Otherwise, the CPU will perform the "nop" instruction and
move onto the next instruction.
The ALU Operations
The ALU can perform
sixteen operations based on the A and B inputs:
A + B decimal
A - B decimal
A & B
A | B
A ^ B
A + 1
Output 0, flags set to B's value
Output 0
A + B binary
A - B binary
Output A
Output B
A * B binary, high nibble
A * B binary, low nibble
A / B binary
A % B binary
The negative (N), zero (Z), overflow (V) and carry (C) flags
are set after each ALU operation except the decimal operations.
The "Output A"
and "Output B" operations allow the ALU to pass the A and B
registers through so they can be written out to RAM.
The ALU is
implemented as a 8K x 8 bit ROM. As input it takes four A bits, four
B bits, a carry in bit and the four ALUop bits (including Asel). The output is the four
result bits and the four flag bits. The ROM simply looks up the result based
on the input.
The binary and decimal addition and subtraction operations take and use
the carry in bit. This allows N-bit or N-digit additions and subtractions.
Instruction Format
Taking the top and
bottom ROMs as a single 16-bit wide ROM, here is the instruction
format.
RAMwrite (active low)
|
Asel
|
Bload (active low)
|
Aload (active low)
|
PCincr
|
ALUop
|
RAM/ROM address
|
X
|
X
|
X
|
X
|
X
|
XXX
|
AAAAAAAA
|
This means that the
CPU is already hard-wired to perform certain instructions: we just
need to determine which instructions are actually useful. For example:
Load A with constant from ROM
|
LCA AAAA
|
10101 xxx xxxxAAAA
|
Load A from memory
|
LMA AAAAAAAA
|
11101 xxx AAAAAAAA
|
Load B from memory
|
LMB AAAAAAAA
|
11011 xxx AAAAAAAA
|
Store A to memory
|
SMA AAAAAAAA
|
00111 101 AAAAAAAA
|
Store B to memory
|
SMB AAAAAAAA
|
00111 110 AAAAAAAA
|
Put A+B to memory
|
ADDM AAAAAAAA
|
00111 000 AAAAAAAA
|
Put A-B to memory
|
SUBM AAAAAAAA
|
00111 001 AAAAAAAA
|
Jump to ROM address
|
JMP AAAAAAAA
|
10110 xxx AAAAAAAA
|
No operation
|
NOP
|
1x111 xxx xxxxxxxx
|
Example Program
Here is an example
program which calculates the first Fibonacci numbers which fit into
four bits. The columns shown are: instruction number, instruction, operand,
hex encoded instruction, list of active control lines, comment.
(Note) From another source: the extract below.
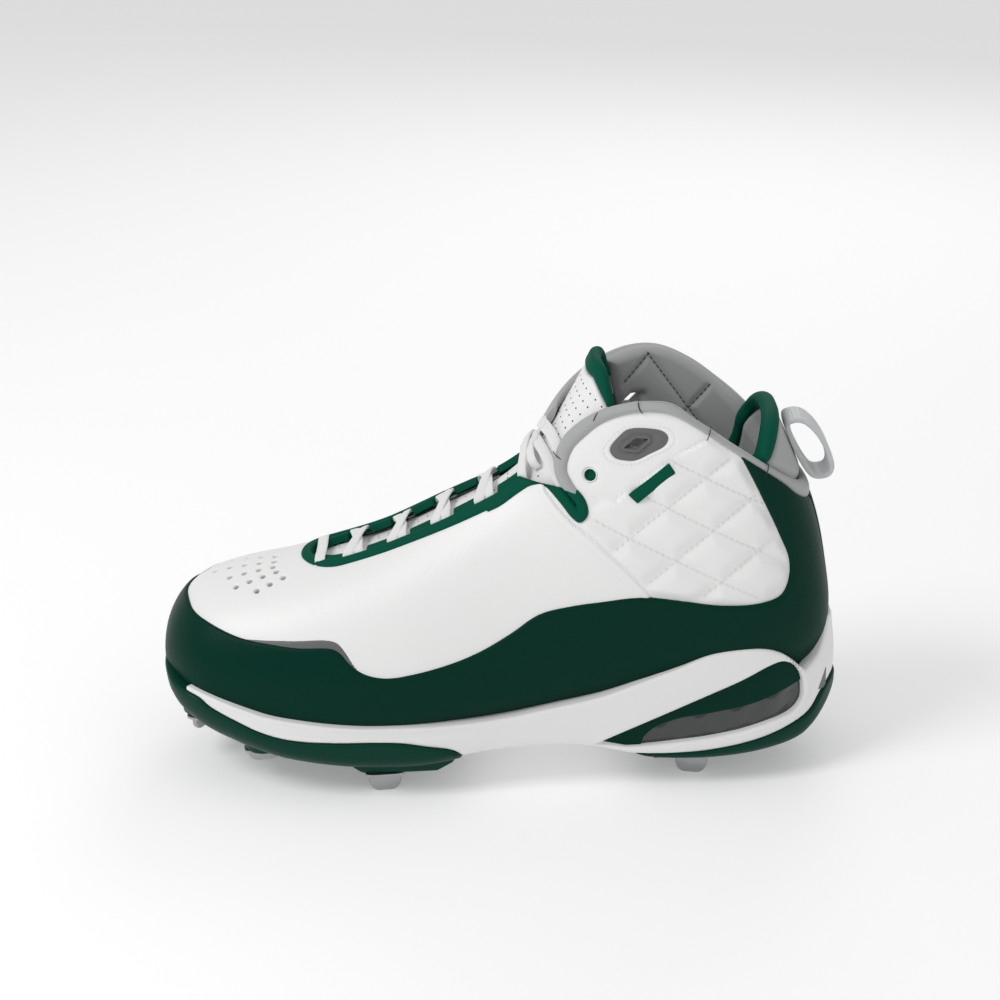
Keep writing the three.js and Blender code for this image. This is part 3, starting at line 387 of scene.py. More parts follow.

00: LCA 1 a801 Aload # Store 1 in locations 0 and 1
01: SMA 0 3d00 RAMwrite ALUpassa
02: SMA 1 3d01 RAMwrite ALUpassa
03: LMA 0 e800 Asel Aload # Load RAM location 0 into A
04: LMB 1 d801 Asel Bload # Load RAM location 1 into B
05: ADDM 2 3802 RAMwrite ALUadd # Add them and store in location 2
06: JCS end b00c # Result too big, exit the loop
07: LMA 1 e801 Asel Aload # Copy RAM location 1 down to 0
08: SMA 0 3d00 RAMwrite ALUpassa
09: LMA 2 e802 Asel Aload # Copy RAM location 2 down to 1
0a: SMA 1 3d01 RAMwrite ALUpassa
0b: JMP loop b003 # Go to instruction 3 to do it again
0c: JMP end b00c # End: do an infinite loop
If you run
this in the Logisim version, you can see the last three values of the
Fibonacci sequence in the first three RAM locations.
A ROM for an ALU?
Is implementing the
ALU with a ROM fair game, or is it breaking the rules? You could
argue either way. I could have hunted down a 74LS181 ALU to make the
design really authentic. I'd need two more control lines for the five
select/mode bits. Anyway, it's still one chip for the ALU, so the
choice doesn't have
too much of an impact on the design. A ROM also allows the designer
to choose what ALU operations can be performed.
Design Changes
The chip count can be reduced. Right now I'm using two 74LS161 chips for
the PC, but there is an obsolete 74LS469 chip that could replace both of
them. That would bring the chip count down to ten. Next up, replace the
two control ROMs with an AT27C1024 64Kx16 ROM chip (the only x16 ROM I could
find): that would bring the chip count down to nine. Finally, the A and B
registers could be replaced with one CD4508B dual 4-bit register as it
has separate load lines: that would bring the chip count down to eight chips.
I'll probably never do this as I would have to rewire the whole thing!
Design Limitations
It's a Harvard architecture, so instructions and data are separate.
There is only direct memory addressing: no pointers, no indexed addressing.
The available instructions are determined by the control lines, so there
isn't much that you can change. Despite this, we have been able to implement
functions, a stack and a sort of recursion.
There is only one carry bit input and output by the ALU; this really limits any
shift left/right operations to one bit shifts.